* Task goal *
Print all entries precisely as they are written.

* Supplied data *

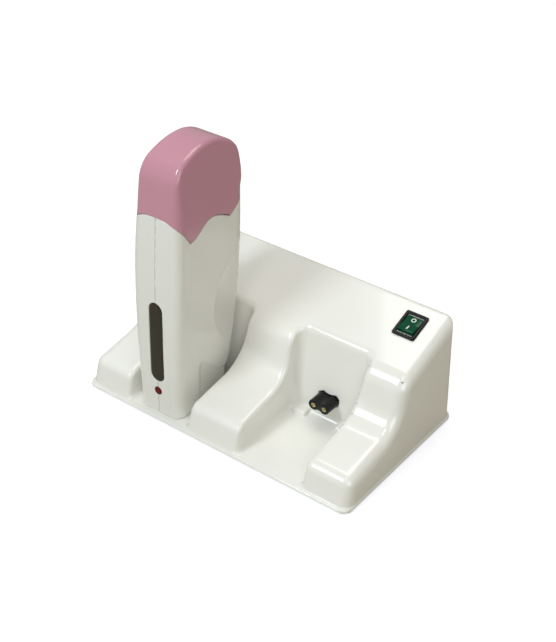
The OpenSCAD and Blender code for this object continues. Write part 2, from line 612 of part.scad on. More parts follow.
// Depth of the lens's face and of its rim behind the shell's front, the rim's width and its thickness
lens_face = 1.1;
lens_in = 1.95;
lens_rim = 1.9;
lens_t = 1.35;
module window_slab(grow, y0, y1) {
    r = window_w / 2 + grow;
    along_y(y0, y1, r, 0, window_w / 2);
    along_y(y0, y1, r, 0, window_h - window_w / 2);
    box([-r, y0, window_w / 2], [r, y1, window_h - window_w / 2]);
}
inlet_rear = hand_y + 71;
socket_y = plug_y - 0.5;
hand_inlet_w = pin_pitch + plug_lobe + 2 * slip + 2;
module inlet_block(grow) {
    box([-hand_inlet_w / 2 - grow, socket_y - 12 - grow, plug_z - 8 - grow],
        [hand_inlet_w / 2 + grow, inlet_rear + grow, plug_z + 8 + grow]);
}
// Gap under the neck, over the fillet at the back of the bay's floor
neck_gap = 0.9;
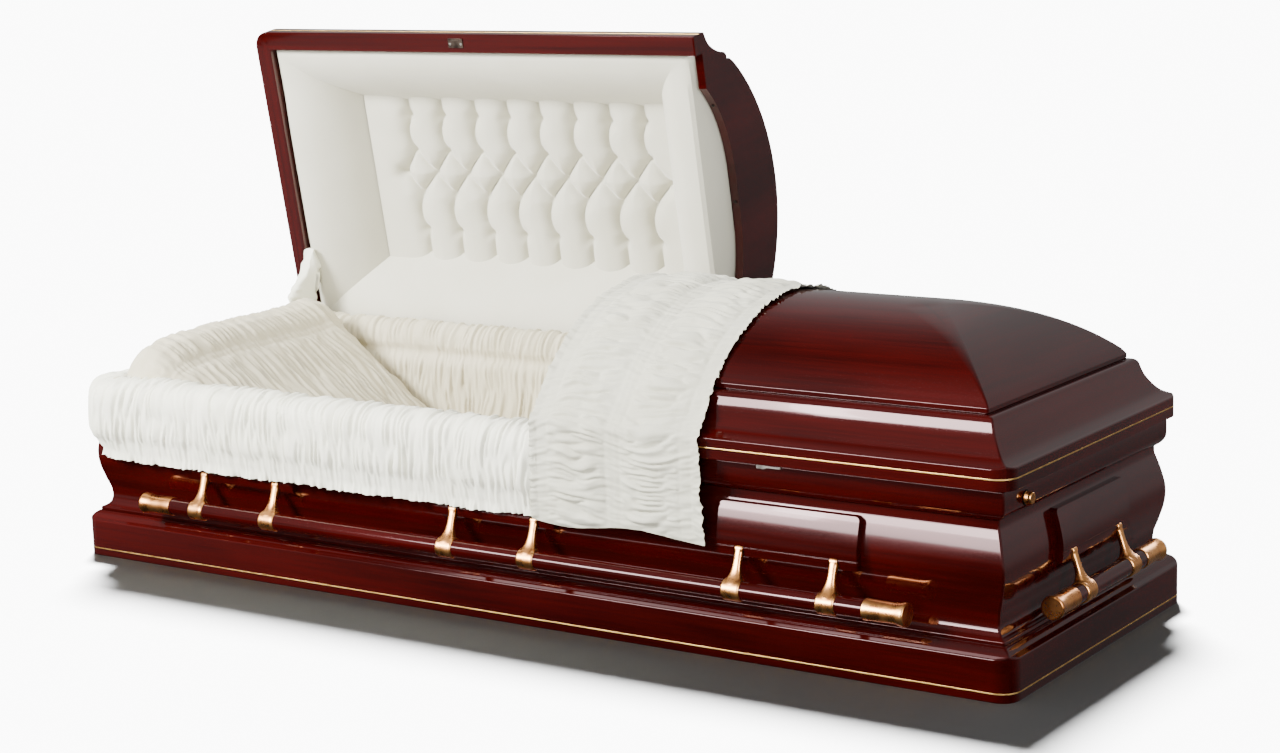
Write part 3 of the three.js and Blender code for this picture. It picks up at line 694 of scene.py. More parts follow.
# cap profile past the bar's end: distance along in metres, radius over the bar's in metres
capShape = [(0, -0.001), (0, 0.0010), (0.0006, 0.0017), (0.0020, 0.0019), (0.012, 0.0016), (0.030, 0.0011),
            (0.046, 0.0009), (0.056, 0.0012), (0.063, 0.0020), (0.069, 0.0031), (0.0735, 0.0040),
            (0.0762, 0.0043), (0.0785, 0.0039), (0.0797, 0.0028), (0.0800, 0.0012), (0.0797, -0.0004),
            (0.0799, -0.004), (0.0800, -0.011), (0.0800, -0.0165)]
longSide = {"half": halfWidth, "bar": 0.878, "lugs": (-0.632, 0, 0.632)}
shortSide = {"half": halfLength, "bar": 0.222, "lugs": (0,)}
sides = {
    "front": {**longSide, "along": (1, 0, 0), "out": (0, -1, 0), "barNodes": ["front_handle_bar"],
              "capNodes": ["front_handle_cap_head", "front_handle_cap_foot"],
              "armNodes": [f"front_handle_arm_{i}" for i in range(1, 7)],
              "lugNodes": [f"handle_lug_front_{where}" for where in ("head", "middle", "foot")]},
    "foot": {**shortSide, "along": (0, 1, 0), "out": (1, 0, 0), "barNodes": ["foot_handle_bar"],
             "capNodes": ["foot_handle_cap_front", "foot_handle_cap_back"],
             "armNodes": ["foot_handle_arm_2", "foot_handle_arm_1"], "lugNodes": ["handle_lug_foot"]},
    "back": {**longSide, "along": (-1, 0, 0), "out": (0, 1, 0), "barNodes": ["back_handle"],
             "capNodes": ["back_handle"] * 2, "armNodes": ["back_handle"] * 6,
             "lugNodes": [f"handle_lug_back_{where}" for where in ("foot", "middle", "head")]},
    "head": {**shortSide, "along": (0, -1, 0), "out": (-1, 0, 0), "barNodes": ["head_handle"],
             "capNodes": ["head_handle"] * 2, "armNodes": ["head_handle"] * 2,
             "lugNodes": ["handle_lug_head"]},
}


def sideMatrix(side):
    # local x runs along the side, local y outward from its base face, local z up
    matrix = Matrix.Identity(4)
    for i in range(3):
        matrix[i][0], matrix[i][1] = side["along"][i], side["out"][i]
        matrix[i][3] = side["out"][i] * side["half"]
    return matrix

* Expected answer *
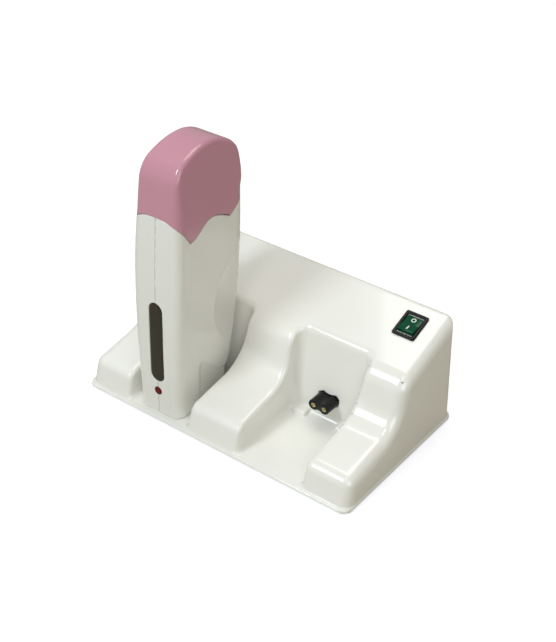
The OpenSCAD and Blender code for this object continues. Write part 2, from line 612 of part.scad on. More parts follow.
// Depth of the lens's face and of its rim behind the shell's front, the rim's width and its thickness
lens_face = 1.1;
lens_in = 1.95;
lens_rim = 1.9;
lens_t = 1.35;
module window_slab(grow, y0, y1) {
    r = window_w / 2 + grow;
    along_y(y0, y1, r, 0, window_w / 2);
    along_y(y0, y1, r, 0, window_h - window_w / 2);
    box([-r, y0, window_w / 2], [r, y1, window_h - window_w / 2]);
}
inlet_rear = hand_y + 71;
socket_y = plug_y - 0.5;
hand_inlet_w = pin_pitch + plug_lobe + 2 * slip + 2;
module inlet_block(grow) {
    box([-hand_inlet_w / 2 - grow, socket_y - 12 - grow, plug_z - 8 - grow],
        [hand_inlet_w / 2 + grow, inlet_rear + grow, plug_z + 8 + grow]);
}
// Gap under the neck, over the fillet at the back of the bay's floor
neck_gap = 0.9;
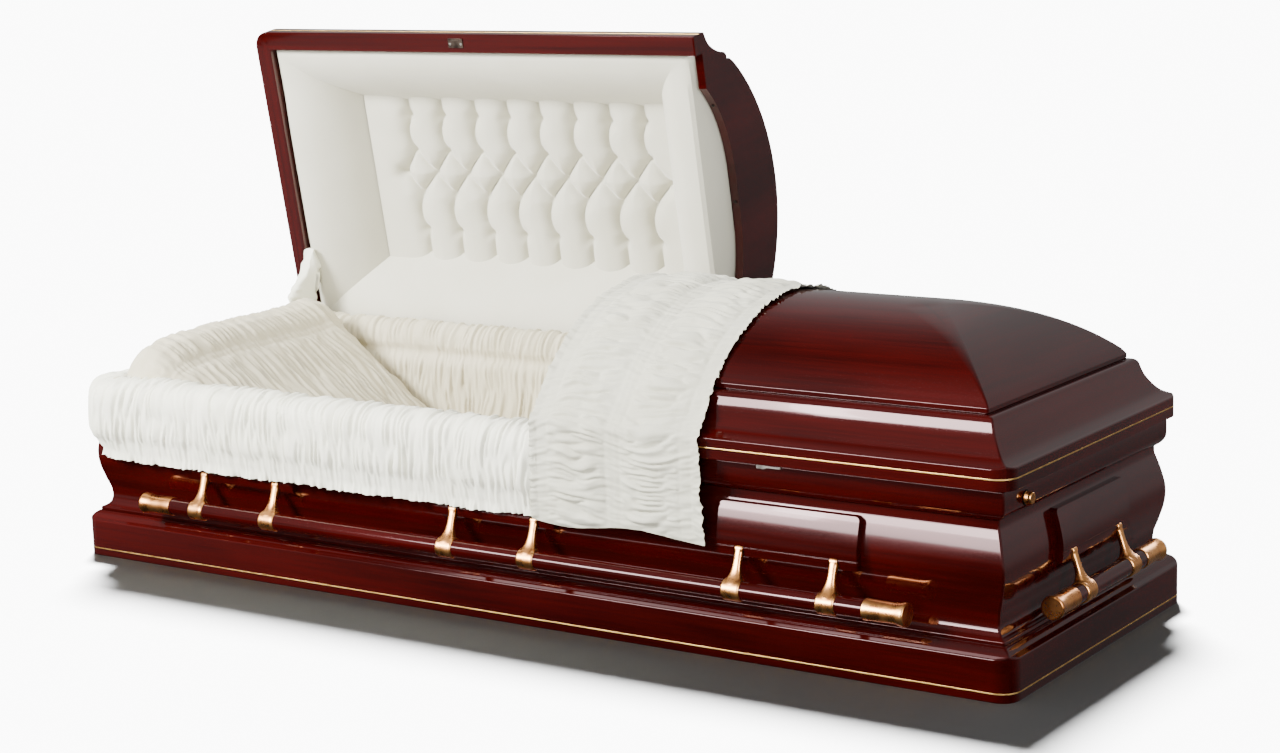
Write part 3 of the three.js and Blender code for this picture. It picks up at line 694 of scene.py. More parts follow.
# cap profile past the bar's end: distance along in metres, radius over the bar's in metres
capShape = [(0, -0.001), (0, 0.0010), (0.0006, 0.0017), (0.0020, 0.0019), (0.012, 0.0016), (0.030, 0.0011),
            (0.046, 0.0009), (0.056, 0.0012), (0.063, 0.0020), (0.069, 0.0031), (0.0735, 0.0040),
            (0.0762, 0.0043), (0.0785, 0.0039), (0.0797, 0.0028), (0.0800, 0.0012), (0.0797, -0.0004),
            (0.0799, -0.004), (0.0800, -0.011), (0.0800, -0.0165)]
longSide = {"half": halfWidth, "bar": 0.878, "lugs": (-0.632, 0, 0.632)}
shortSide = {"half": halfLength, "bar": 0.222, "lugs": (0,)}
sides = {
    "front": {**longSide, "along": (1, 0, 0), "out": (0, -1, 0), "barNodes": ["front_handle_bar"],
              "capNodes": ["front_handle_cap_head", "front_handle_cap_foot"],
              "armNodes": [f"front_handle_arm_{i}" for i in range(1, 7)],
              "lugNodes": [f"handle_lug_front_{where}" for where in ("head", "middle", "foot")]},
    "foot": {**shortSide, "along": (0, 1, 0), "out": (1, 0, 0), "barNodes": ["foot_handle_bar"],
             "capNodes": ["foot_handle_cap_front", "foot_handle_cap_back"],
             "armNodes": ["foot_handle_arm_2", "foot_handle_arm_1"], "lugNodes": ["handle_lug_foot"]},
    "back": {**longSide, "along": (-1, 0, 0), "out": (0, 1, 0), "barNodes": ["back_handle"],
             "capNodes": ["back_handle"] * 2, "armNodes": ["back_handle"] * 6,
             "lugNodes": [f"handle_lug_back_{where}" for where in ("foot", "middle", "head")]},
    "head": {**shortSide, "along": (0, -1, 0), "out": (-1, 0, 0), "barNodes": ["head_handle"],
             "capNodes": ["head_handle"] * 2, "armNodes": ["head_handle"] * 2,
             "lugNodes": ["handle_lug_head"]},
}


def sideMatrix(side):
    # local x runs along the side, local y outward from its base face, local z up
    matrix = Matrix.Identity(4)
    for i in range(3):
        matrix[i][0], matrix[i][1] = side["along"][i], side["out"][i]
        matrix[i][3] = side["out"][i] * side["half"]
    return matrix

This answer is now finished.